DATA PROVIDED:
---
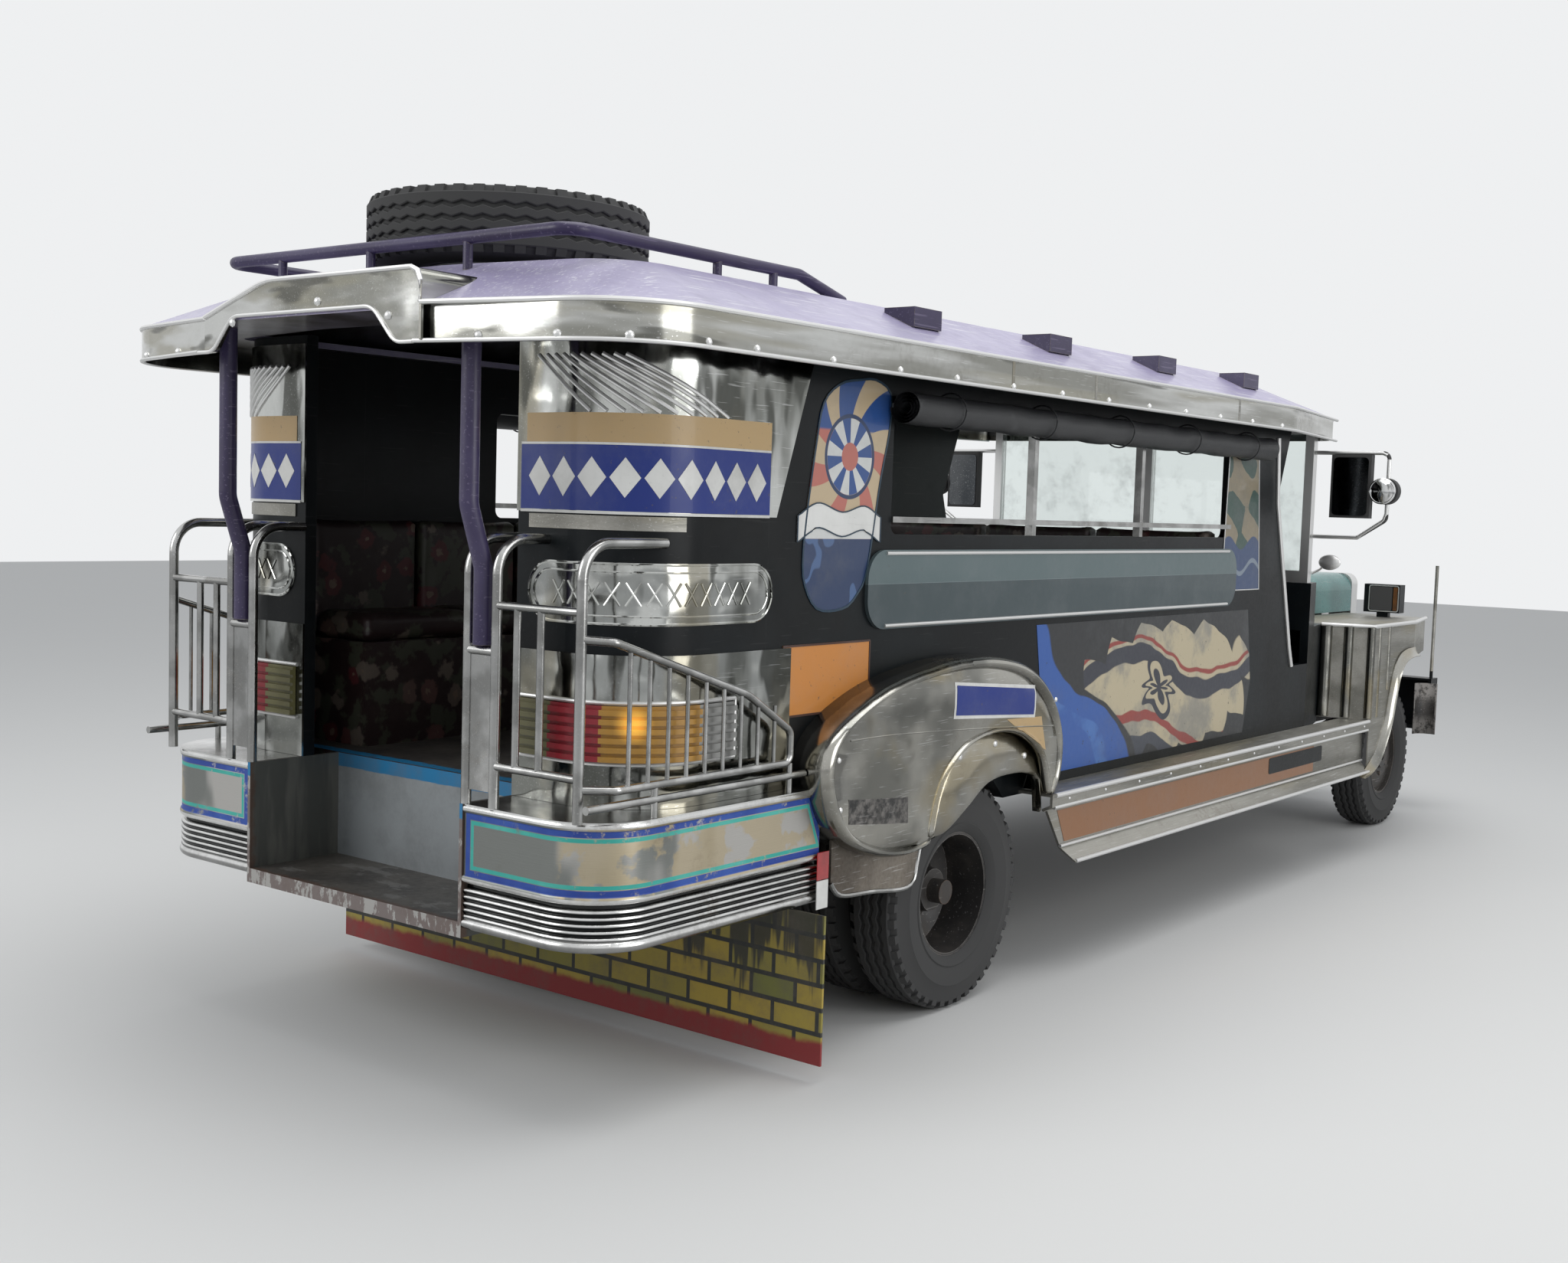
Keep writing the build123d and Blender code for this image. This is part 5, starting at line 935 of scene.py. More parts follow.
class Form:
    """Gathers the faces of one piece, then makes its object."""

    def __init__(self, name: str) -> None:
        """Start an empty form.

        Args:
            name: the piece's name.
        """
        self.name = name
        self.points: list[Vector] = []
        self.faces: list[tuple[int, ...]] = []

    def add(self, points: Sequence[Sequence[float]], faces: Sequence[Sequence[int]]) -> "Form":
        """Add points, and faces that count from the first of them."""
        base = len(self.points)
        self.points += [Vector(p) for p in points]
        self.faces += [tuple(base + i for i in face) for face in faces]
        return self

    def rings(self, rings: Sequence[Sequence[Vector]], closed: bool = True, capped: bool = True,
            loop: bool = False) -> "Form":
        """Join rings of equally many points into a skin.

        Args:
            rings: the rings, in order.
            closed: each ring's last point joins its first.
            capped: the end rings are filled.
            loop: the last ring joins the first.

        Returns:
            This form.
        """
        count = len(rings[0])
        faces: list[tuple[int, ...]] = []
        last = len(rings) if loop else len(rings) - 1
        for r in range(last):
            low, high = r * count, ((r + 1) % len(rings)) * count
            for i in range(count if closed else count - 1):
                j = (i + 1) % count
                faces.append((low + i, low + j, high + j, high + i))
        if capped and not loop and closed:
            faces.append(tuple(reversed(range(count))))
            faces.append(tuple((len(rings) - 1) * count + i for i in range(count)))
        return self.add([p for ring in rings for p in ring], faces)

    def tube(self, path: Sequence[Sequence[float]], radius: float, sides: int = 10, loop: bool = False) -> "Form":
        """A round bar along a path.

        Args:
            path: its points.
            radius: the bar's radius.
            sides: facets round it.
            loop: the path is closed.

        Returns:
            This form.
        """
        line = [Vector(p) for p in path]
        rings = []
        for i, point in enumerate(line):
            before = line[i - 1] if i or loop else point
            after = line[(i + 1) % len(line)] if i + 1 < len(line) or loop else point
            along = (after - before).normalized()
            side = along.cross(Vector((0, 0, 1)))
            if side.length < 0.05:
                side = along.cross(Vector((0, 1, 0)))
            side.normalize()
            up = side.cross(along).normalized()
            turns = (2 * math.pi * k / sides for k in range(sides))
            rings.append([point + radius * (math.cos(a) * side + math.sin(a) * up) for a in turns])
        return self.rings(rings, loop=loop)

    def dome(self, centre: Sequence[float], normal: Sequence[float], radius: float, height: float,
            sides: int = 8) -> "Form":
        """A rivet or bolt head standing on a surface.

        Args:
            centre: the foot's centre.
            normal: the way it stands.
            radius: the foot's radius.
            height: its height.
            sides: facets round it; 6 makes a hexagon head.

        Returns:
            This form.
        """
        up = Vector(normal).normalized()
        side = up.orthogonal().normalized()
        fore = up.cross(side)
        shape = ((1.0, 0.0), (1.0, 0.62), (0.86, 1.0)) if sides == 6 else ((1.0, 0.0), (0.86, 0.5), (0.5, 0.86),
            (0.16, 1.0))
        rings = []
        for wide, high in shape:
            turns = (2 * math.pi * k / sides for k in range(sides))
            foot = Vector(centre) + up * height * high
            rings.append([foot + radius * wide * (math.cos(a) * side + math.sin(a) * fore) for a in turns])
        return self.rings(rings)

    def block(self, low: Sequence[float], high: Sequence[float], chamfer: float = 0.002) -> "Form":
        """A box with chamfered edges."""
        x0, y0, z0 = low
        x1, y1, z1 = high
        rings = []
        for z, inset in ((z0, chamfer), (z0 + chamfer, 0.0), (z1 - chamfer, 0.0), (z1, chamfer)):
            a, b, c, d = x0 + inset, x1 - inset, y0 + inset, y1 - inset
            k = chamfer
            ring = ((a + k, c), (b - k, c), (b, c + k), (b, d - k), (b - k, d), (a + k, d), (a, d - k), (a, c + k))
            rings.append([Vector((x, y, z)) for x, y in ring])
        return self.rings(rings)

    def plate(self, outline: Sequence[Point2], place: Placer, lift: float, thick: float) -> "Form":
        """A flat plate cut to an outline.

        Args:
            outline: its corners in the surface's two directions.
            place: turns (u, v, height) into a point.
            lift: height of its underside over the surface.
            thick: its thickness.

        Returns:
            This form.
        """
        rings = [[place(u, v, lift + h) for u, v in outline] for h in (0.0, thick)]
        return self.rings(rings)

    def strip(self, columns: Sequence[tuple[float, float, float]], place: Placer, lift: float,
            thick: float) -> "Form":
        """A plate that follows a curved surface.

        Args:
            columns: (u, lowest v, highest v), in order of u.
            place: turns (u, v, height) into a point.
            lift: height of its underside over the surface.
            thick: its thickness.

        Returns:
            This form.
        """
        rings = []
        for u, low, high in columns:
            corners = ((low, 0.0), (high, 0.0), (high, thick), (low, thick))
            rings.append([place(u, v, lift + h) for v, h in corners])
        return self.rings(rings)

    def lathe(self, section: Sequence[Point2], centre: Sequence[float], axis: Matrix, steps: int = 72,
            loop: bool = True) -> "Form":
        """Turn a section about an axis.

        Args:
            section: (radius, distance along the axis) points.
            centre: a point of the axis.
            axis: turns the local Z axis to the real one.
            steps: facets round it.
            loop: the section is a closed outline.

        Returns:
            This form.
        """
        rings = []
        for k in range(steps):
            a = 2 * math.pi * k / steps
            ring = (axis @ Vector((r * math.cos(a), r * math.sin(a), h)) for r, h in section)
            rings.append([Vector(centre) + p for p in ring])
        return self.rings(rings, closed=loop, loop=True)

    def make(self, look: Look, slot: str, smooth: float = 35.0, stands_for: Sequence[str] = (),
            body: str = VEHICLE) -> bpy.types.Object:
        """Make the piece.

        Args:
            look: its finish.
            slot: not used.
            smooth: edges flatter than this many degrees are shaded smooth.
            stands_for: CAD nodes that it replaces.
            body: the CAD body that it rides on.

        Returns:
            The piece.
        """
        mesh = bpy.data.meshes.new(self.name)
        mesh.from_pydata([tuple(p) for p in self.points], [], self.faces)
        mesh.validate()
        mesh.update()
        mesh.shade_smooth()
        mesh.set_sharp_from_angle(angle=math.radians(smooth))
        made = bpy.data.objects.new(self.name, mesh)
        bpy.context.scene.collection.objects.link(made)
        mesh.materials.append(look.material)
        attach(made, body)
        if stands_for:
            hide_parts(*stands_for)
        log.info("%s: %d points", self.name, len(self.points))
        return made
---
WHAT NEEDS TO BE DONE: From the data above, copy each line that has the string "made".

WORKED ANSWER:
        made = bpy.data.objects.new(self.name, mesh)
        bpy.context.scene.collection.objects.link(made)
        attach(made, body)
        return made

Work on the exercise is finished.